# Split using RegEx

> In almost every language, you can find the split operation in strings. The big difference is that the split in the `re` module is more powerful due to which you can use a regex. So, in this case, the string is split based on the matches of the pattern.

### `split(string[, maxsplit])`

- Every pattern object has a `split()` method which splits the input string at all positions where a match is found.

- `maxsplit` is an optional argument (default value 0) which specifies the max no. of splits that can take place. `0` value means there is no limit on the no. of splits.

- Pattern match is not included in any of the substrings obtained after splitting.

#### Example 1

Let us try to split a string to get individual lines in it.

In [3]:
import re

In [2]:
txt = """Beautiful is better than ugly.
Explicit is better than implicit.
Simple is better than complex.
Complex is better than complicated."""

In [3]:
pattern = re.compile("\n")

In [4]:
pattern.split(txt)

['Beautiful is better than ugly.',
 'Explicit is better than implicit.',
 'Simple is better than complex.',
 'Complex is better than complicated.']

#### Example 2

Let us try one more example in which we want to get all the words in the given text.

In [5]:
pattern = re.compile("\W")

In [6]:
pattern.split(txt)

['Beautiful',
 'is',
 'better',
 'than',
 'ugly',
 '',
 'Explicit',
 'is',
 'better',
 'than',
 'implicit',
 '',
 'Simple',
 'is',
 'better',
 'than',
 'complex',
 '',
 'Complex',
 'is',
 'better',
 'than',
 'complicated',
 '']

In [7]:
list(filter(lambda x : x!= "" ,pattern.split(txt)))

['Beautiful',
 'is',
 'better',
 'than',
 'ugly',
 'Explicit',
 'is',
 'better',
 'than',
 'implicit',
 'Simple',
 'is',
 'better',
 'than',
 'complex',
 'Complex',
 'is',
 'better',
 'than',
 'complicated']

#### Example 3

What is we want only first 3 words? We need to split only 3 times in this case, which can be done by setting the value of `maxsplit` as 3.

In [8]:
pattern.split(txt, maxsplit=7)

['Beautiful',
 'is',
 'better',
 'than',
 'ugly',
 '',
 'Explicit',
 'is better than implicit.\nSimple is better than complex.\nComplex is better than complicated.']

In [9]:
pattern.split(txt, maxsplit=3)

['Beautiful',
 'is',
 'better',
 'than ugly.\nExplicit is better than implicit.\nSimple is better than complex.\nComplex is better than complicated.']

In [1]:
# Just practice from made easy

In [4]:
#Example 1
re.split('\.','Today is sunny. I want go to the park. I want to eat ice cream.')

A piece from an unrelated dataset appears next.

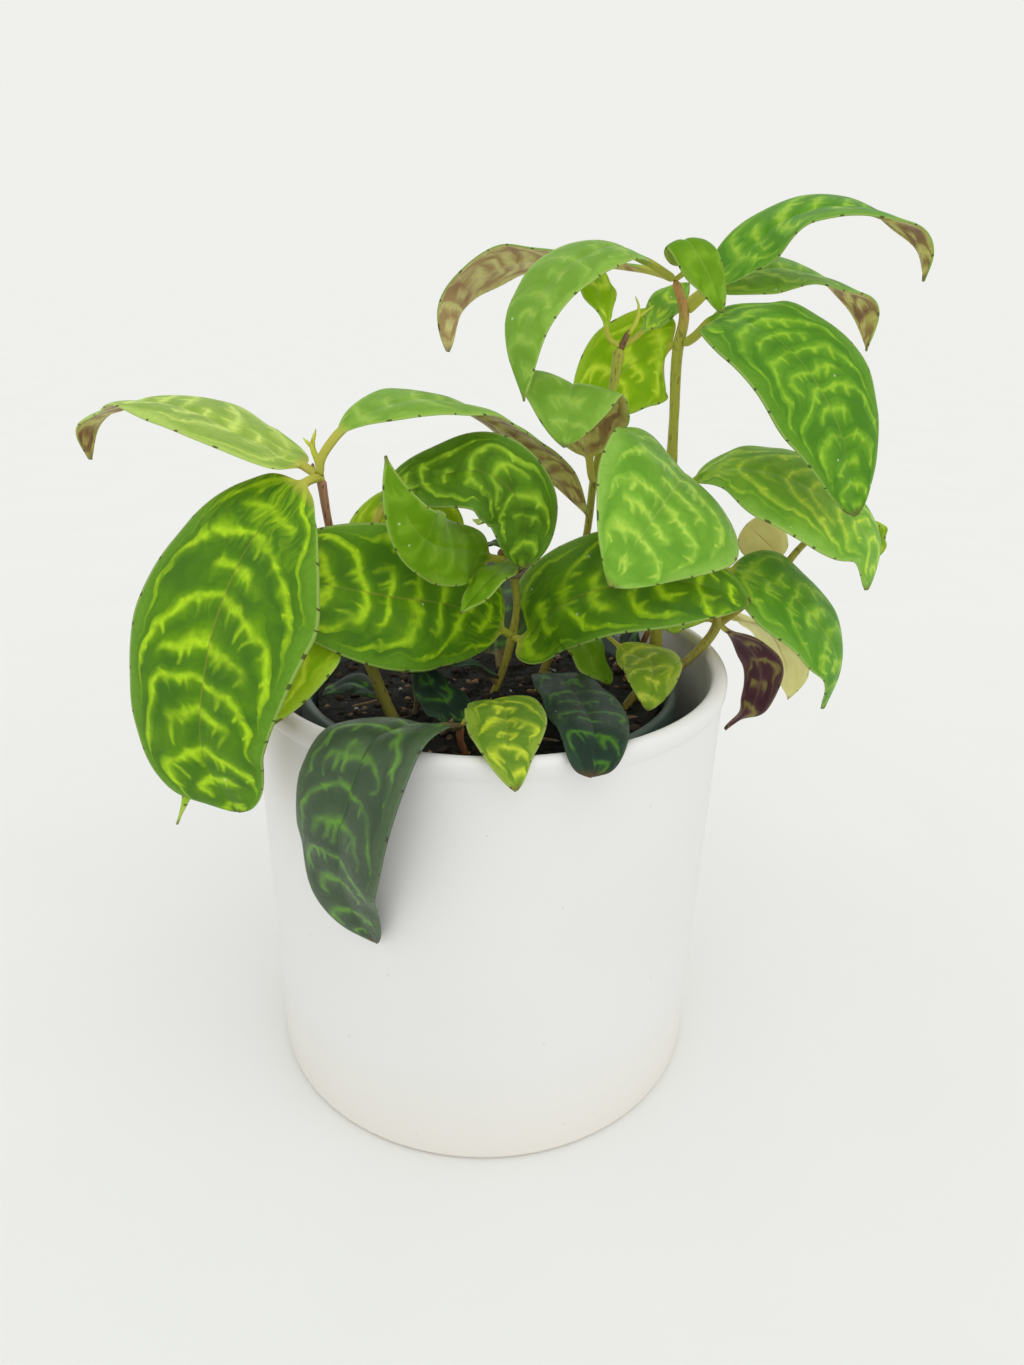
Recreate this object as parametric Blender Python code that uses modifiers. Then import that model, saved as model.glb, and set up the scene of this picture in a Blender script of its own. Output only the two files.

['Today is sunny', ' I want go to the park', ' I want to eat ice cream', '']

In [5]:
#includes split point
re.split('(\.)','Today is sunny. I want go to the park. I want to eat ice cream.')

['Today is sunny',
 '.',
 ' I want go to the park',
 '.',
 ' I want to eat ice cream',
 '.',
 '']

In [6]:
split = '.'
[i+split for i in re.split('\.','Today is sunny. I want go to the park. I want to eat ice cream.')]

['Today is sunny.',
 ' I want go to the park.',
 ' I want to eat ice cream.',
 '.']

In [7]:
#Example 2:

string = '<p>My mother has <span style="color:blue">blue</span> eyes.</p>'


In [8]:
re.split('<\w+>', string)   #doesn't work

['', 'My mother has <span style="color:blue">blue</span> eyes.</p>']

In [9]:
re.split('<.+>', string)  #captures entire string 
                                #because it's greedy

['', '']

In [10]:
re.split("<[^<>]+>", string) #empty string problem

['', 'My mother has ', 'blue', ' eyes.', '']

In [11]:
re.split(',', ',happy, birthday,') #It seems to split at empty strings

['', 'happy', ' birthday', '']

In [12]:
# list comprehensions
[i for i in re.split("<[^<>]+>", string) if i != '']

['My mother has ', 'blue', ' eyes.']

In [13]:
#Alternatives to split --
string = '<p>My mother has <span style="color:blue">blue</span> eyes.</p>'

In [14]:
re.findall('>([^<]+)<',string)  #findall

['My mother has ', 'blue', ' eyes.']

In [15]:
string = re.split(',', ',happy, birthday,')

re.split(',', ',happy, birthday,')

['', 'happy', ' birthday', '']

In [16]:
string = ',happy, birthday,'

In [17]:
list(filter(None, string.split(',')))

['happy', ' birthday']

![](images/memes/meme18.png)